Transcriptional control of the factor IX gene: analysis of five cis- acting elements and the deleterious effects of naturally occurring hemophilia B Leyden mutations

Abstract

Abstract Hemophilia B Leyden is a rare form of inherited factor IX deficiency in which patients experience spontaneous postpubertal recovery of factor IX levels. The mutations resulting in this disorder are localized in a 40-nucleotide region encompassing the major transcriptional start site for factor IX. Here we report the further characterization of five cis- acting elements in the factor IX promoter and the effects on protein binding and transcriptional activation of five Leyden mutations (at nucleotides +13, -5, -6, -20, and -26) that occur within the proximal three elements (sites 1 through 3). Bandshift studies using nuclear extracts from four different rat tissues have shown that at least some of the proteins binding to each of the five sites are ubiquitous in nature. The pattern of DNA binding at site 1 suggests that this element plays an important role in mediating the liver-specific expression of factor IX. Additional studies with liver nuclear extracts obtained at several different points in development have shown an increase in DNA binding at sites 1, 4, and 5 between 1 day and 1 week. Using DNase I footprint analysis and competition bandshift studies, we have shown that the binding of nuclear proteins to each of the mutant sites is disrupted to a variable extent. There appears to be some, although reduced, protein binding to all of the mutant oligonucleotides apart from the -26 mutant. In vitro transcription assays have shown that each of the mutations reduces the global proximal promoter activity by approximately 40%. Two double mutant promoters did not show any additional downregulation in the in vitro transcription assay. In experiments designed to assess the relative transcriptional activity mediated from each of the five sites independently, we have tested artificial homopolymer promoters of each site in the in vitro transcription assay.

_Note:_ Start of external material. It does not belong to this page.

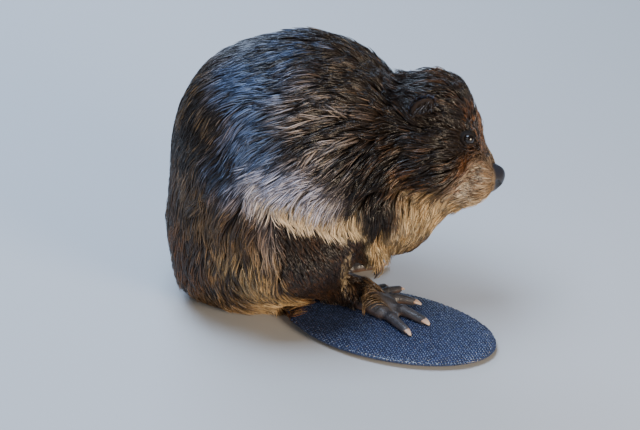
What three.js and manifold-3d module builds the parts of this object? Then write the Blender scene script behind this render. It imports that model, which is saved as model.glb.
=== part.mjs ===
// A sitting beaver at life size, as a still museum model.
// Millimetres, +Z up, +X is the way the head faces, +Y is the animal's left.
// The flesh is one smooth field, built from ellipsoids and round cones. The field is
// turned into closed faceted solids, region by region, and parted with thin cuts.
import * as THREE from 'three';
import { mergeVertices } from 'three/addons/utils/BufferGeometryUtils.js';
import Module from 'manifold-3d';

// ------------------------------------------------------------------ sizes (mm)
const CENTRE_X = 42.8;          // middle of the animal's box, along and across
const CENTRE_Y = -18.5;
const GAP = 0.5;                // parting gap between two nodes
const FOLD = 0.2;               // how far folding away a sliver may move a face
const CELL = { trunk: 28, neck: 21, head: 12.4, leg: 21, foot: 7.9, arm: 18, paw: 6.2, tail: 23, parting: 37 };
const HEAD_AT = [251, -40, 195];            // tip of the nose
const HEAD_TURN = { yaw: -12, pitch: 33, roll: 10 };
const HEAD_SCALE = 1.05;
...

These studies show that sites 4 and 5 are the strongest activators and that transactivation from site 5 is further enhanced by the albumin D site-binding protein. In summary, these investigations show deleterious effects of each of the Leyden mutations tested on the binding of trans-acting factors and also show disruption of transcriptional activation in a functional in vitro transcription assay. Our results also show that cis-acting elements 4 and 5 are the principal activators of this locus.